Sarah Jungmann kam vor 25 Jahren nach Deutschland. Davor hat sie in Frankreich gelebt, wo sie auch geboren ist. "Bei uns in Frankreich ist es völlig normal, dass Mütter drei Monate nach der Geburt wieder zur Arbeit gehen - und das Kind in eine Krippe kommt." Eigentlich müsste es in Deutschland Pflicht sein, das eigene Kind mit spätestens drei Jahren in eine Betreuungseinrichtung zu geben. Nicht nur weil beide Eltern dann wieder arbeiten könnten - sondern vor allem weil das Kind davon profitiere.
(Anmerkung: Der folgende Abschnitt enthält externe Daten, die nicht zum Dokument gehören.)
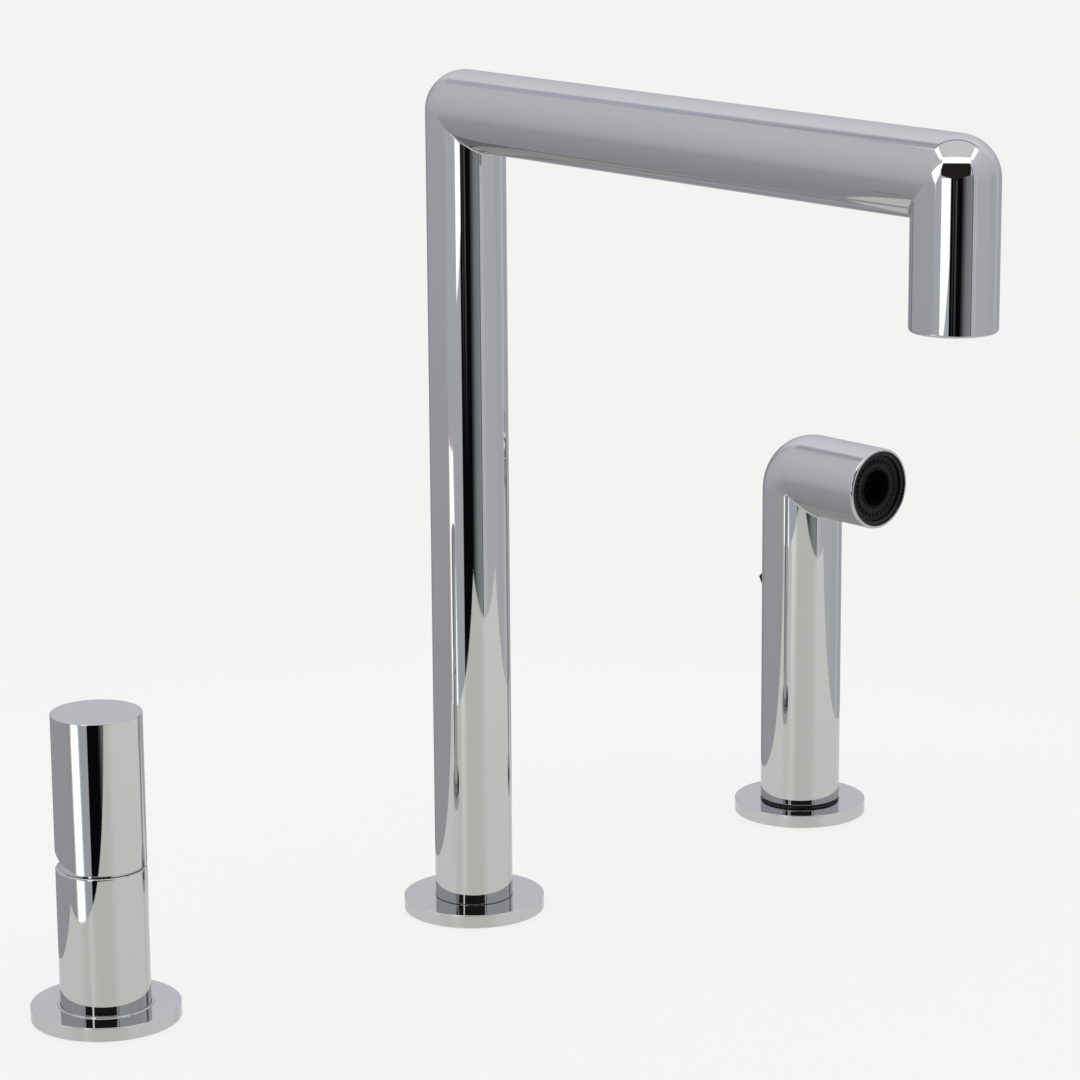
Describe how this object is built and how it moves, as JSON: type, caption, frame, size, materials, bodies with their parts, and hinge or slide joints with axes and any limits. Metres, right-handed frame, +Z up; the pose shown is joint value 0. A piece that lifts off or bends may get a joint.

Jungmann selbst ist noch nicht wieder zurückgekehrt in ihren Job. Ihr Partner arbeitet als Rechtsanwalt, sie selbst wolle die Zeit mit ihren Kindern verbringen. Weil sie es genießt.
Genauso wie Claudia B. Emanzipation bedeutet für sie, dass Frauen die Wahl haben sollten, ihren Lebensweg selbst zu bestimmen. "Ich bin froh, dass ich mich nicht zwischen Arbeit, Haushalt und Kind aufteilen muss, sondern die Zeit mit meiner Tochter sehr intensiv genießen kann", sagt B.
Da sein, sich kümmern, genießen, aber trotzdem loslassen können - es ist ein schmaler Grat, den Väter und Mütter bei der Kindererziehung beschreiten. "Mir ist es viel schwerer gefallen, mich von meinem Kind zu trennen, als es in die Krippe kam", sagt Sarah Jungmann. Für ihr Kind sei es gar nicht schlimm gewesen.